Wednesday 28 September 2011

The Story of 'Calculator Love'.


Drawing by Geek On Acid
I am fascinated by the technology - it is an essence of Geek On Acid. I am entirely dedicated to McLuhan's and Baudrillard's notion that technology is not only an extension of our evolution, but also our body and mind and the existence itself. We gradually expand ourselves to achieve more and achieve it quicker. I love to experiment and play with technology, and part of it has been related with programming. I learn bits and pieces of programming languages to use for my work as doctorate researcher. I play with markup programming, tweaking HTML, jQuery, and CSS to better visualize information (online). I've been also programming hardware synthesizers - as a hobby. I bought, used and sold about 50 different synths, ranging from proper analogue 70s mammoths, to slick and noisy 90s digital synths. After some time, I kept only one synth, a modern one, but with incredible old-school vibe. For example, it has exact emulation of Commodore 54 chip (SID MOS6581), implanted into it's hearth. And amazing user interface glowing with a toxic blue light. We quickly connected well to each other, and I felt like this synth became a part of my body, a part of my auditory cortex. I can sit down, and loose myself in the flow of low frequency oscillation tweaking, waveforms warping and sequencer triggering. I apply filters to artificially vocoded voice and take apart conventional percussion to slice them into dirty-beat-noise. And that's how Calculator Love was born - few months of flowing with 8-bit-Tetris-like-sounds wrapped in electronic beats with a touch of industrial sounds and techno-repetitive cherry on the top. All done with one Calculator I love.
That's it, everything else is on geekonacid.com.

Friday 16 September 2011

Computers Will Predict The Future

Let's do an experiment.
Let's take supercomputer with 1024 Intel Nehalem cores and let's call it Nautilus.
Let's take Nautilus and give it 100 million news articles to read.
Let's ask Nautilus to apply mood detection for those articles searching for words such as "terrible", "horrific" or "nice". Those words will describe global sentiments.
Let's ask Nautilus to detect words for locations, like 'London', and record those locations on the map, showing where the specific waves of news were produced.


What do we get?


We get a trend, showing that BEFORE large events happening around the world, the mood of the words used in the news becomes very negative. And we know the location of the places, where the mood goes down. Such analysis is possible because Nautilus was programmed using similar algorithms for analyzing news as those used in DNA simulations and weather forecasting. It was done a posteriori - after the events happened - but now it will be applied to the ongoing events with better location engine.
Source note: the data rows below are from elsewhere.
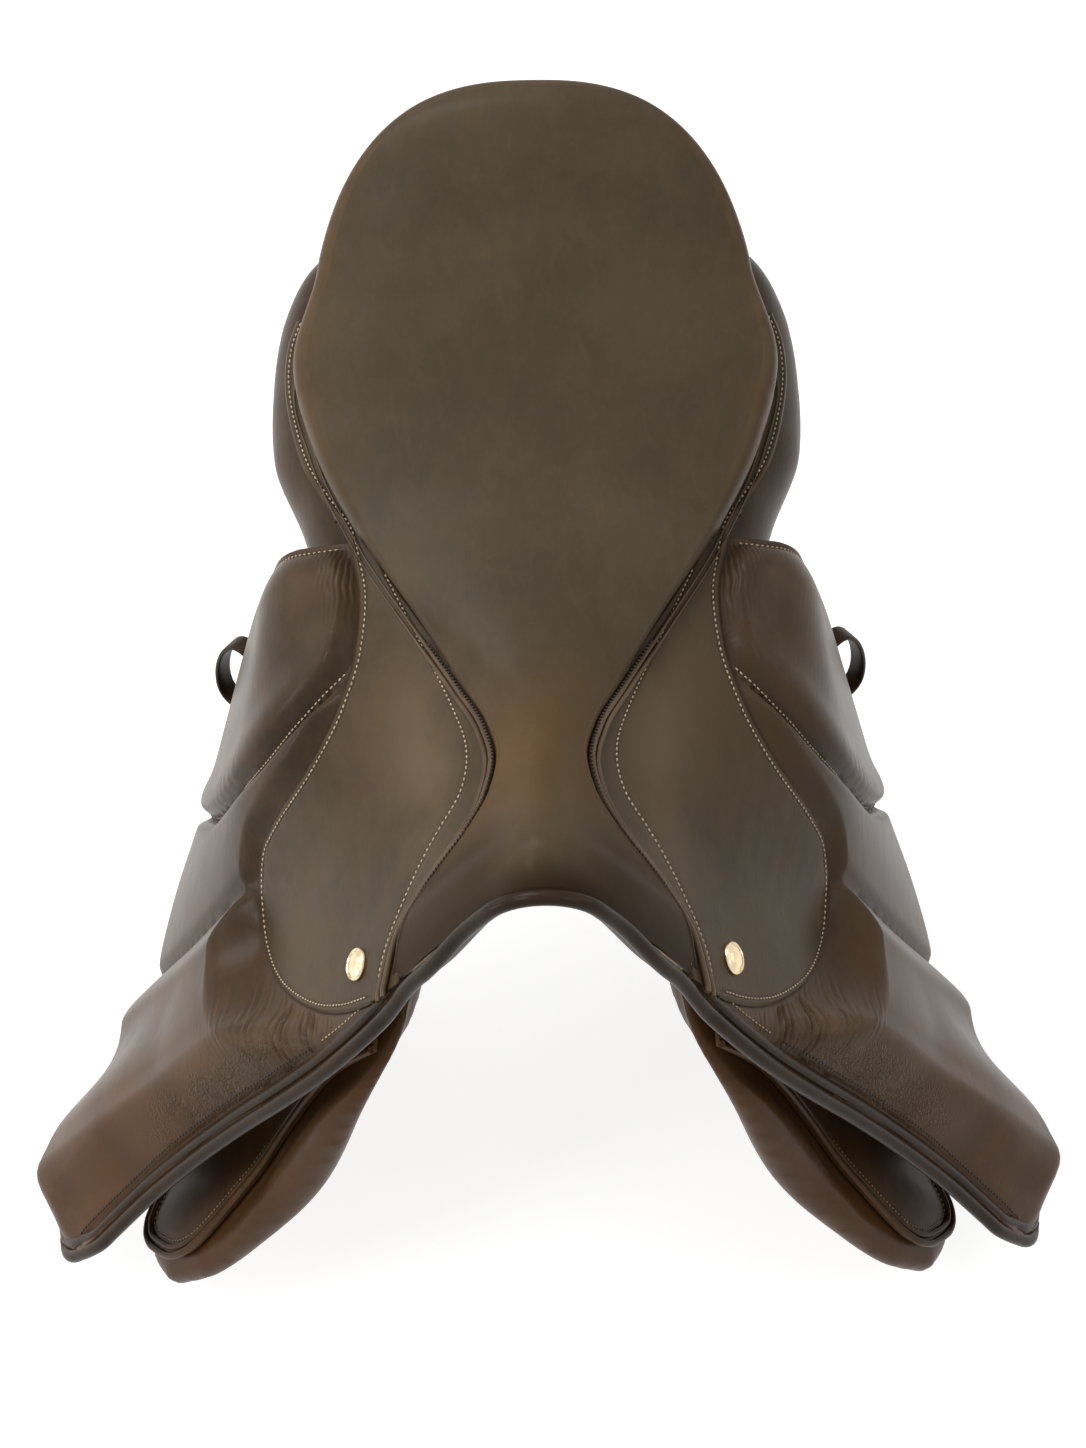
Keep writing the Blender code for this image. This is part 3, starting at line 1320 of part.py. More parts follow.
def make_blocks():
    """The knee block and the smaller thigh block between sweat flap and flap."""
    def block(name, outline, crown, step):
        line = spaced(rounded([SIDE.at_height(y, z) for y, z in outline], 2), step)

        def top(y, s):
            edge = min(distance_to((y, s), line, True) / 0.012, 1.0)
            room = front_depth(y, s) - UNDER_FLAP - 3 * LAYER_GAP
            fullness = 0.35 + 0.65 * math.sin(edge * math.pi / 2)
            return front_depth(y, s) - 1.5 * LAYER_GAP - room * fullness * crown

        left = slab(name + "_left", line, top, lambda y, s: front_depth(y, s) - 1.5 * LAYER_GAP,
                    "panel_leather", step)
        other_side(left, name + "_right")

    block("knee_block", [(-0.1660, -0.0600), (-0.1780, -0.1100), (-0.1900, -0.1600), (-0.2050, -0.2120),
                         (-0.2350, -0.2280), (-0.2580, -0.2050), (-0.2610, -0.1500), (-0.2500, -0.0900),
                         (-0.2200, -0.0500)], 0.94, 0.016)
    block("thigh_block", [(-0.0030, -0.0700), (-0.0040, -0.1000), (-0.0030, -0.1320), (0.0060, -0.1400),
                          (0.0110, -0.1000), (0.0090, -0.0680)], 0.85, 0.010)


def make_panels():
    """The stuffed panels that lie on the horse, each with a leg that runs down in front."""
    rings = []
    for y, inner, top_in, outer, low_in, wide, low_out in PANEL_STATIONS:
        deck = []
        for share in (0.0, 0.36, 0.72, 1.0):
            width = inner + 0.004 + (outer - 0.012 - inner) * share
            y_s = SIDE.at_width(y, min(width + 0.006, 0.125))
            roof = SIDE.point(*y_s, -PANEL_DEPTH)
            deck.append((roof.x, y, min(roof.z, top_in)))
        side_low = (wide - 0.014, y, low_out - 0.004)
        ring = [
            (inner - 0.001, y, (top_in + low_in) / 2), deck[0], deck[1], deck[2], deck[3],
            (wide, y, (deck[3][2] + low_out) / 2), side_low,
            ((inner + wide) / 2, y, (low_in * 0.55 + low_out * 0.45) - 0.006),
            (inner + 0.010, y, low_in - 0.004),
        ]
        rings.append([Vector(p) for p in ring])
    body = loft("panel_left", rings, "panel_leather")
    subdivide(body, 1)
    applied(body)
    leg_outline = [
        (-0.2400, 0.0020), (-0.2500, -0.0350), (-0.2610, -0.0900), (-0.2720, -0.1500), (-0.2790, -0.2100),
        (-0.2740, -0.2520), (-0.2480, -0.2690), (-0.2180, -0.2600), (-0.1980, -0.2250), (-0.1850, -0.1500),
        (-0.1680, -0.0900), (-0.1250, -0.0450), (-0.1200, 0.0050), (-0.1500, 0.0300), (-0.2100, 0.0150),
        (-0.2300, 0.0060),
    ]
    outline = rounded([SIDE.at_height(y, z) for y, z in leg_outline], 2)

    def leg_top(y, s):
        return front_depth(y, s) + SWEAT_LEATHER + 1.4 * LAYER_GAP

    def leg_under(y, s):
        edge = min(distance_to((y, s), outline, True) / 0.030, 1.0)
        fullness = 0.010 + 0.020 * ease((s - 0.12) / 0.06) - 0.004 * ease((s - 0.36) / 0.1)
        return leg_top(y, s) + 0.008 + fullness * math.sin(edge * math.pi / 2)

    leg = slab("leg", outline, leg_top, leg_under, "panel_leather", 0.030)
    boolean(body, leg, "UNION")
    line = sweat_outline()
    middle = [sum(p[k] for p in line) / len(line) for k in (0, 1)]
    line = [tuple(m + (p - m) * 1.06 for p, m in zip(place, middle)) for place in line]
    room = slab("sweat_room", line, lambda y, s: 0.0, lambda y, s: leg_top(y, s) + 0.7 * LAYER_GAP,
                "panel_leather", 0.045)
    boolean(body, cutter_from("sweat_room", room.data))
    bpy.data.objects.remove(room, do_unlink=True)
    place = rest_frame(1) @ Matrix.Translation((0, 0, REST_CUT_DEPTH / 2))
    rest = cutter_from("rest_plane", block_mesh((REST_CUT_SIZE, REST_CUT_SIZE, REST_CUT_DEPTH), place))
    boolean(body, rest)
    other_side(body, "panel_right")


def rest_frame(side):
    """The flat on the panel's bearing face: Z points down and out of the panel."""
    slope = math.radians(REST_SLOPE)
    out = Vector((-math.sin(slope), 0.0, -math.cos(slope)))
    return frame_at(Vector(REST_PLACE), Vector((0, 1, 0)), out)


def make_gullet_lining():
    """The leather that bridges the channel between the panels."""
    half = 0.040
    outline = spaced([(-0.168, -half), (0.176, -half), (0.176, half), (-0.168, half)], 0.024)
    sheet("gullet_lining", outline, LINING_DEPTH, LINING_LEATHER, "panel_leather", 0.024)


def make_point_pockets():
    """The leather pockets that hold the tree's points."""
    outline = [SIDE.at_height(-0.226, -0.006), SIDE.at_height(-0.200, -0.006), SIDE.at_height(-0.199, -0.030),
               SIDE.at_height(-0.212, -0.038), SIDE.at_height(-0.226, -0.032)]
    left = slab("point_pocket_left", spaced(outline, 0.012), lambda y, s: UNDER_TREE + LAYER_GAP,
                lambda y, s: UNDER_TREE + LAYER_GAP + POCKET_LEATHER, "strap_leather", 0.012)
    other_side(left, "point_pocket_right")


clear_scene()
PARTS = collection(SADDLE)
CUTTERS = collection("cutters")
make_tree()
make_head_plates()
make_springs()
make_seat_webs()
make_seat()
make_pommel_roll()
make_welts()
make_cantle_facing()
make_skirts()
make_nails()
make_flaps()
make_bindings()
make_keepers()
make_bars()
make_girthing()
make_sweat_flaps()
make_blocks()
make_panels()
make_gullet_lining()
make_point_pockets()
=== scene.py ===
import math

import bpy
import numpy as np
from mathutils import Matrix, Vector


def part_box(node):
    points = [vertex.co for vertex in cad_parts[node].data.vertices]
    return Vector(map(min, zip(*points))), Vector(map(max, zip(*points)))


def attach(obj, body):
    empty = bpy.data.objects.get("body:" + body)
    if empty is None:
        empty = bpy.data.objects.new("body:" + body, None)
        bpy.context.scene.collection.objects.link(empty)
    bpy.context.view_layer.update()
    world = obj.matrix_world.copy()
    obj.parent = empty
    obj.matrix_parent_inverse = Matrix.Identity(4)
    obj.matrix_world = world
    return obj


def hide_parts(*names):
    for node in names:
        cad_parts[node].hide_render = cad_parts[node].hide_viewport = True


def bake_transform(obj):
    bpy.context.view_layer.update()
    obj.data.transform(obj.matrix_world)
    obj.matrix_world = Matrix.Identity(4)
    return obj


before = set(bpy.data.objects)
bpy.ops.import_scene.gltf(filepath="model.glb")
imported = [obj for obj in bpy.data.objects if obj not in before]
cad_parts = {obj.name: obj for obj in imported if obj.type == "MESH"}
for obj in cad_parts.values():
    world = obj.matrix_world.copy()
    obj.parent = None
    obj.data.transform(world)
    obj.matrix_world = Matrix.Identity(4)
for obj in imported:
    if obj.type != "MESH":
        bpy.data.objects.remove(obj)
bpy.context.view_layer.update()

# The saddle's outer side: place along the back, half width and height where the crown ends,
# slope there and low down, and how far down the bend between the slopes starts and ends
SECTIONS = (
    (-0.3, 0.024, 0.125, 56.0, 56.0, 0.1, 0.2),
    (-0.24, 0.024, 0.13, 57.5, 56.5, 0.1, 0.2),
    (-0.2, 0.023, 0.121, 53.0, 60.5, 0.05, 0.23),
    (-0.137, 0.022, 0.1, 42.0, 70.0, 0.03, 0.26),
    (-0.06, 0.022, 0.093, 24.0, 75.0, 0.045, 0.2),
    (0.02, 0.022, 0.09, 12.0, 79.0, 0.08, 0.146),
    (0.12, 0.022, 0.092, 8.0, 80.0, 0.092, 0.145),
    (0.24, 0.022, 0.095, 5.0, 80.0, 0.09, 0.14),
)

# Depths of the layers under the side, and their thicknesses, in metres
SKIRT_THICK = 0.0032
FLAP_DEPTH = 0.0042
FLAP_THICK = 0.0035
SWEAT_DEPTH = FLAP_DEPTH + FLAP_THICK + 0.018
SWEAT_THICK = 0.003
KNEE_ROOM = 0.022
FACING_THICK = 0.0018

# The seat's outline and heights: place along the back, then half width or height
SEAT_EDGE = (
    (-0.2365, 0.078), (-0.215, 0.072), (-0.196, 0.057), (-0.176, 0.037), (-0.158, 0.0265), (-0.137, 0.0225),
    (-0.116, 0.027), (-0.088, 0.0405), (-0.05, 0.062), (0.005, 0.094), (0.055, 0.1175), (0.097, 0.1275),
    (0.139, 0.115),
)
SEAT_MIDDLE = (
    (-0.2365, 0.154), (-0.215, 0.155), (-0.18, 0.143), (-0.137, 0.122), (-0.08, 0.107), (0.0, 0.102),
    (0.06, 0.112), (0.11, 0.133), (0.15, 0.154), (0.185, 0.177), (0.207, 0.187), (0.222, 0.186),
)
SEAT_SIDE = (
    (-0.2365, 0.05), (-0.196, 0.083), (-0.137, 0.104), (-0.088, 0.093), (0.005, 0.093), (0.055, 0.101),
    (0.097, 0.112), (0.15, 0.136), (0.19, 0.162), (0.222, 0.18),
)
POMMEL_FRONT = -0.2345
CANTLE_TURN, CANTLE_BACK = 0.139, 0.222
SEEN_TUCK = 0.35

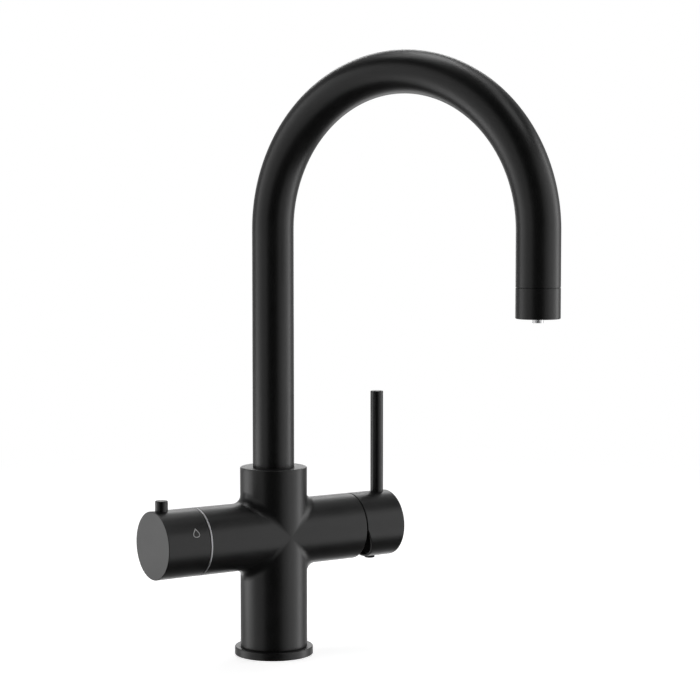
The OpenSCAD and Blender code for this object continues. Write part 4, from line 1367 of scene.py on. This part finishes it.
@dataclass
class Spout:
    """The swan neck with its outlet: tube, collar, aerator and boiling nozzle."""

    layout: Layout
    wall: float = 1.5 * MM
    edge: float = 0.08 * MM
    bend_steps: int = 120
    sides: int = 112
    collar_radius: float = 14.25
    collar_edge: float = 0.8
    collar_bore: float = 10.93
    collar_shelf: float = 13.5
    waterway: float = 8.93
    tenon_radius: float = 12.72
    tenon_top: float = 28.0
    seam_edge: float = 0.08
    seam_low: float = 19.45
    seam_high: float = 19.8
    aerator_hole: float = 5.53
    aerator_sleeve: float = 6.73
    aerator_wall: Pair = (9.7, 10.9)
    aerator_floor: Pair = (1.0, 3.0)
    aerator_top: float = 12.0
    jet_radius: float = 0.9 * MM
    jet_ring: float = 8.2 * MM
    jet_depth: float = 6 * MM
    jet_sides: int = 24
    jets: int = 16
    nozzle_bore: float = 2.1
    nozzle_stem: float = 3.0
    nozzle_tip: float = 3.5
    nozzle_collar: float = 5.5
    nozzle_collar_ends: Pair = (2.0, 12.0)
    nozzle_ends: Pair = (-2.6, 23.0)
    barb_radii: Pair = (2.8, 3.04)
    barb_length: float = 1.8
    barb_pitch: float = 2.4
    barb_start: float = 15.0
    radius: float = field(init=False)
    reach: float = field(init=False)
    heading: float = field(init=False)
    entry_z: float = field(init=False)
    bend_z: float = field(init=False)
    collar_z: float = field(init=False)
    foot: Vector = field(init=False)

    def __post_init__(self) -> None:
        """Reads the neck's radius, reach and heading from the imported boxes."""
        low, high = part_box("spout_tube")
        self.radius = high.y
        collar_low, collar_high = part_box("outlet_collar")
        foot = (collar_low + collar_high) / 2
        self.reach = math.hypot(foot.x, foot.y)
        self.heading = math.atan2(foot.y, foot.x)
        self.entry_z = low.z
        self.bend_z = high.z - self.radius - self.reach / 2
        self.collar_z = collar_low.z
        self.foot = Vector((foot.x, foot.y, collar_low.z))

    def outlet(self) -> Axis:
        """Up from the collar's lower edge."""
        side = Vector((math.cos(self.heading), math.sin(self.heading), 0))
        return Axis(self.foot, UP, side)

    def make(self) -> None:
        """Makes the pieces from the column to the jet."""
        self.neck()
        self.collar()
        self.aerator()
        self.nozzle()

    def neck(self) -> None:
        """The bent tube, swept along its path and given its wall."""
        collar_top = self.collar_z + self.seam_high * MM
        tree = ShapeTree("swan_neck", {
            "Radius": self.radius, "Bend Radius": self.reach / 2, "Bend Height": self.bend_z,
            "Entry Height": self.entry_z, "Outlet Height": collar_top, "Edge": self.edge,
            "Heading": self.heading, "Bend Steps": self.bend_steps, "Sides": self.sides,
        })
        place, size = tree.sheet.place, tree.size
        steps = size("Bend Steps")
        line = place("GeometryNodeMeshLine", None, {"Count": steps + 5})
        index = place("GeometryNodeInputIndex")
        lower = (2.0 - index).most(0.0)
        upper = (index - steps - 2.0).most(0.0)
        turn = ((index - 2.0) / steps).within(0.0, 1.0) * math.pi
        bend = size("Bend Radius")
        x = bend - bend * turn.maths("COSINE")
        drop_in = self.end_drop(lower, size("Bend Height") - size("Entry Height"), size("Edge"))
        drop_out = self.end_drop(upper, size("Bend Height") - size("Outlet Height"), size("Edge"))
        z = size("Bend Height") + bend * turn.maths("SINE") - drop_in - drop_out
        curve = place("GeometryNodeMeshToCurve", None, {"Mesh": line})
        bent = place("GeometryNodeSetPosition", None, {"Geometry": curve, "Position": tree.vector(x, 0.0, z)})
        ends = (lower - 1.0).most(0.0) + (upper - 1.0).most(0.0)
        scale = 1.0 - ends * size("Edge") / size("Radius")
        tube = place("GeometryNodeCurveToMesh", None, {
            "Curve": bent, "Profile Curve": tree.ring(size("Radius"), size("Sides")), "Scale": scale,
        })
        turned_tube = place("GeometryNodeTransform", None, {
            "Geometry": tube, "Rotation": tree.vector(0.0, 0.0, size("Heading")),
        })
        piece = tree.close(turned_tube, BLACK_COAT).grow("swan_neck_tube")
        wall = piece.modifiers.new("wall", "SOLIDIFY")
        wall.thickness = self.wall
        wall.offset = -1.0
        wall.use_even_offset = True
        deliver(smooth(bake(piece)), "spout", BLACK_COAT, "spout_tube")

    @staticmethod
    def end_drop(ahead: Wire, straight: Wire, edge: Wire) -> Wire:
        """How far a point of the path lies below the bend's centre.

        Args:
            ahead: 2 at the path's end, 1 an edge before it and 0 elsewhere.
            straight: Length of the straight stretch.
            edge: Length of the end's edge.

        Returns:
            The drop.
        """
        return ahead.least(1.0) * (straight - edge) + (ahead - 1.0).most(0.0) * edge

    def collar(self) -> None:
        """The collar below the seam, with a bore for the aerator and a neck that fills the tube."""
        radius, seam = self.collar_radius, self.seam_low
        profile = [
            corner(self.collar_bore, 0, 0.15), corner(radius, 0, self.collar_edge),
            corner(radius, seam, self.seam_edge), corner(self.tenon_radius, seam),
            corner(self.tenon_radius, self.tenon_top, 0.4), corner(self.waterway, self.tenon_top),
            corner(self.waterway, self.collar_shelf), corner(self.collar_bore, self.collar_shelf),
        ]
        piece = turned("outlet_collar_turning", self.outlet(), profile, BLACK_COAT, closed=True)
        deliver(smooth(piece), "spout", BLACK_COAT, "outlet_collar")

    def aerator(self) -> None:
        """The aerator, a moulded ring with its jets punched in a circle."""
        hole, sleeve, top = self.aerator_hole, self.aerator_sleeve, self.aerator_top
        inner, outer = self.aerator_wall
        low, floor = self.aerator_floor
        profile = [
            corner(hole, low), corner(outer, low, 0.3), corner(outer, top), corner(inner, top),
            corner(inner, floor), corner(sleeve, floor), corner(sleeve, top), corner(hole, top),
        ]
        ring = turned("aerator", Axis(Vector((0, 0, 0)), UP, RIGHT), profile, GREY_PLASTIC, closed=True)
        tree = ShapeTree("aerator_jets", {
            "Jet Radius": self.jet_radius, "Ring Radius": self.jet_ring, "Jets": self.jets,
            "Depth": self.jet_depth,
        })
        place, size = tree.sheet.place, tree.size
        pin = place("GeometryNodeMeshCylinder", {"fill_type": "NGON"}, {
            "Vertices": self.jet_sides, "Radius": size("Jet Radius"), "Depth": size("Depth"),
        })
        circle = place("GeometryNodeMeshCircle", None, {
            "Vertices": size("Jets"), "Radius": size("Ring Radius"),
        })
        pins = place("GeometryNodeInstanceOnPoints", None, {"Points": circle, "Instance": pin})
        real = place("GeometryNodeRealizeInstances", None, {"Geometry": pins})
        punched = place("GeometryNodeMeshBoolean", {"operation": "DIFFERENCE", "solver": "MANIFOLD"}, {
            "Mesh 1": tree.entry, "Mesh 2": real,
        })
        piece = tree.close(punched, GREY_PLASTIC).grow("aerator_moulding", ring)
        piece.data.transform(self.outlet().placement())
        deliver(smooth(piece), "spout", GREY_PLASTIC, "aerator_insert")

    def nozzle(self) -> None:
        """The polished boiling nozzle, with its barbs inside the neck."""
        hole, stem, tip, wide = self.nozzle_bore, self.nozzle_stem, self.nozzle_tip, self.nozzle_collar
        foot, head = self.nozzle_ends
        low, high = self.nozzle_collar_ends
        waist, barb = self.barb_radii
        barbs = []
        for k in (2, 1, 0):
            start = self.barb_start + self.barb_pitch * k
            barbs += [corner(waist, start + self.barb_length), corner(barb, start)]
        profile = [
            corner(hole, foot, 0.2), corner(hole, head), corner(stem, head, 0.3), *barbs, corner(stem, high),
            corner(wide, high, 0.3), corner(wide, low, 0.3), corner(tip, low), corner(tip, foot, 0.4),
        ]
        piece = turned("boiling_nozzle_turning", self.outlet(), profile, BRIGHT_STEEL, closed=True, sides=96)
        deliver(smooth(piece), "spout", BRIGHT_STEEL, "boiling_nozzle")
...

What Nautilus did is, indeed, a weather forecasting for the large events in the worlds. Not perfect, but definitely above the level of chance. Still, as @mjrobbins points in his article for Guardian, you need human to make sense out of the analysis outputted by Nautilus, so it's not that computer does all the job. But it's a good start.

Details are in this paper and slightly biased BBC news article.